Task to carry out – Repeat the material exactly, every line of it.

[start Supplied data]

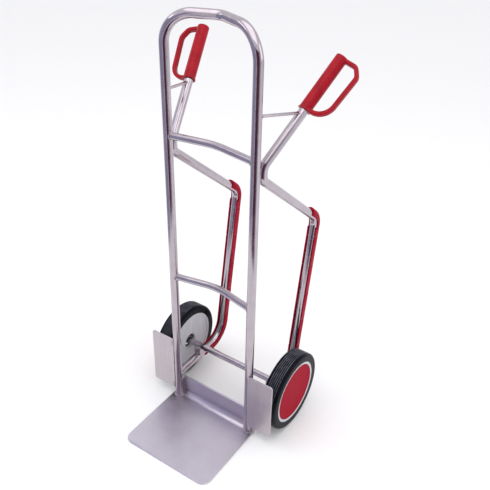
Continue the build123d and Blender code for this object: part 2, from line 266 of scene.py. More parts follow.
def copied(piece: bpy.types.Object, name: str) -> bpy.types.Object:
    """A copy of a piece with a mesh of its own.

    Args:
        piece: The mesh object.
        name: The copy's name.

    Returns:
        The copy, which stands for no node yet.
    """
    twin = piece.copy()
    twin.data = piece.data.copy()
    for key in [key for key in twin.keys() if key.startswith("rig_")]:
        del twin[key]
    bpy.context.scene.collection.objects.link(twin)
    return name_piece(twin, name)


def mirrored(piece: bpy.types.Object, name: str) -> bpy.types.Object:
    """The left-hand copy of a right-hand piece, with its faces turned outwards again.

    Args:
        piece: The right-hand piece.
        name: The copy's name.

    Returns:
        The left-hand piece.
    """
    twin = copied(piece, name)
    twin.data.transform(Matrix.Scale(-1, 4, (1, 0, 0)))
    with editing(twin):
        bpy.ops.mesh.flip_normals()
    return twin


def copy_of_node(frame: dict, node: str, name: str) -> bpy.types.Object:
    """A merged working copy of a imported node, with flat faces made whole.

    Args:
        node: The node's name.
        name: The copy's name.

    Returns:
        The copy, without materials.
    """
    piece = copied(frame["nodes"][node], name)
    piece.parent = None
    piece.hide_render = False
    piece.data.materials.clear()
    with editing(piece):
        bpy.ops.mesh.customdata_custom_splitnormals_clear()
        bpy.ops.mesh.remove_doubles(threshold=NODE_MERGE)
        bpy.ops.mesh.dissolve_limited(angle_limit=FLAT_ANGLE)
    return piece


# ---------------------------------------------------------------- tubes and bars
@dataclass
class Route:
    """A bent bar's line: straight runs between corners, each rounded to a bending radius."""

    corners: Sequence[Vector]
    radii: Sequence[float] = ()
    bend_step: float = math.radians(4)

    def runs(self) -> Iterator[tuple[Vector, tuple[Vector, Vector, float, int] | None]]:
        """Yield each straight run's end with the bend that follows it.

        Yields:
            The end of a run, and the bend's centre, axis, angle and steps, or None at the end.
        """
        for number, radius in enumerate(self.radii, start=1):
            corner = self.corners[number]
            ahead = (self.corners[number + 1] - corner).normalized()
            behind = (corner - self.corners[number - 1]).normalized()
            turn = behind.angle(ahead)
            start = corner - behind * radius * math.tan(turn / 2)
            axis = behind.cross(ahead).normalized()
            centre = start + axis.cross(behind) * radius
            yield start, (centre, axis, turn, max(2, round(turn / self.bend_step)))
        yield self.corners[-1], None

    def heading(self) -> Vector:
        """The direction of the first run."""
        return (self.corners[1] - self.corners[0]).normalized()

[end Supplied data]

Result below –
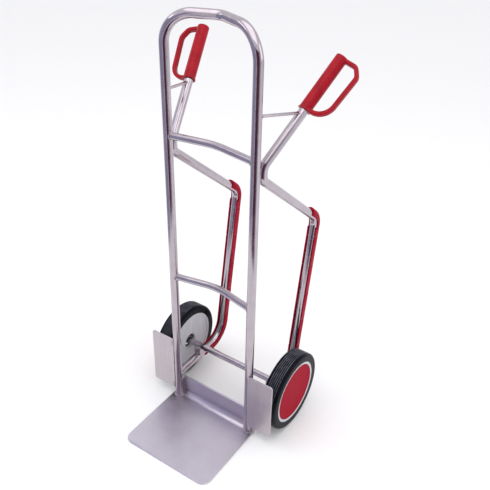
Continue the build123d and Blender code for this object: part 2, from line 266 of scene.py. More parts follow.
def copied(piece: bpy.types.Object, name: str) -> bpy.types.Object:
    """A copy of a piece with a mesh of its own.

    Args:
        piece: The mesh object.
        name: The copy's name.

    Returns:
        The copy, which stands for no node yet.
    """
    twin = piece.copy()
    twin.data = piece.data.copy()
    for key in [key for key in twin.keys() if key.startswith("rig_")]:
        del twin[key]
    bpy.context.scene.collection.objects.link(twin)
    return name_piece(twin, name)


def mirrored(piece: bpy.types.Object, name: str) -> bpy.types.Object:
    """The left-hand copy of a right-hand piece, with its faces turned outwards again.

    Args:
        piece: The right-hand piece.
        name: The copy's name.

    Returns:
        The left-hand piece.
    """
    twin = copied(piece, name)
    twin.data.transform(Matrix.Scale(-1, 4, (1, 0, 0)))
    with editing(twin):
        bpy.ops.mesh.flip_normals()
    return twin


def copy_of_node(frame: dict, node: str, name: str) -> bpy.types.Object:
    """A merged working copy of a imported node, with flat faces made whole.

    Args:
        node: The node's name.
        name: The copy's name.

    Returns:
        The copy, without materials.
    """
    piece = copied(frame["nodes"][node], name)
    piece.parent = None
    piece.hide_render = False
    piece.data.materials.clear()
    with editing(piece):
        bpy.ops.mesh.customdata_custom_splitnormals_clear()
        bpy.ops.mesh.remove_doubles(threshold=NODE_MERGE)
        bpy.ops.mesh.dissolve_limited(angle_limit=FLAT_ANGLE)
    return piece


# ---------------------------------------------------------------- tubes and bars
@dataclass
class Route:
    """A bent bar's line: straight runs between corners, each rounded to a bending radius."""

    corners: Sequence[Vector]
    radii: Sequence[float] = ()
    bend_step: float = math.radians(4)

    def runs(self) -> Iterator[tuple[Vector, tuple[Vector, Vector, float, int] | None]]:
        """Yield each straight run's end with the bend that follows it.

        Yields:
            The end of a run, and the bend's centre, axis, angle and steps, or None at the end.
        """
        for number, radius in enumerate(self.radii, start=1):
            corner = self.corners[number]
            ahead = (self.corners[number + 1] - corner).normalized()
            behind = (corner - self.corners[number - 1]).normalized()
            turn = behind.angle(ahead)
            start = corner - behind * radius * math.tan(turn / 2)
            axis = behind.cross(ahead).normalized()
            centre = start + axis.cross(behind) * radius
            yield start, (centre, axis, turn, max(2, round(turn / self.bend_step)))
        yield self.corners[-1], None

    def heading(self) -> Vector:
        """The direction of the first run."""
        return (self.corners[1] - self.corners[0]).normalized()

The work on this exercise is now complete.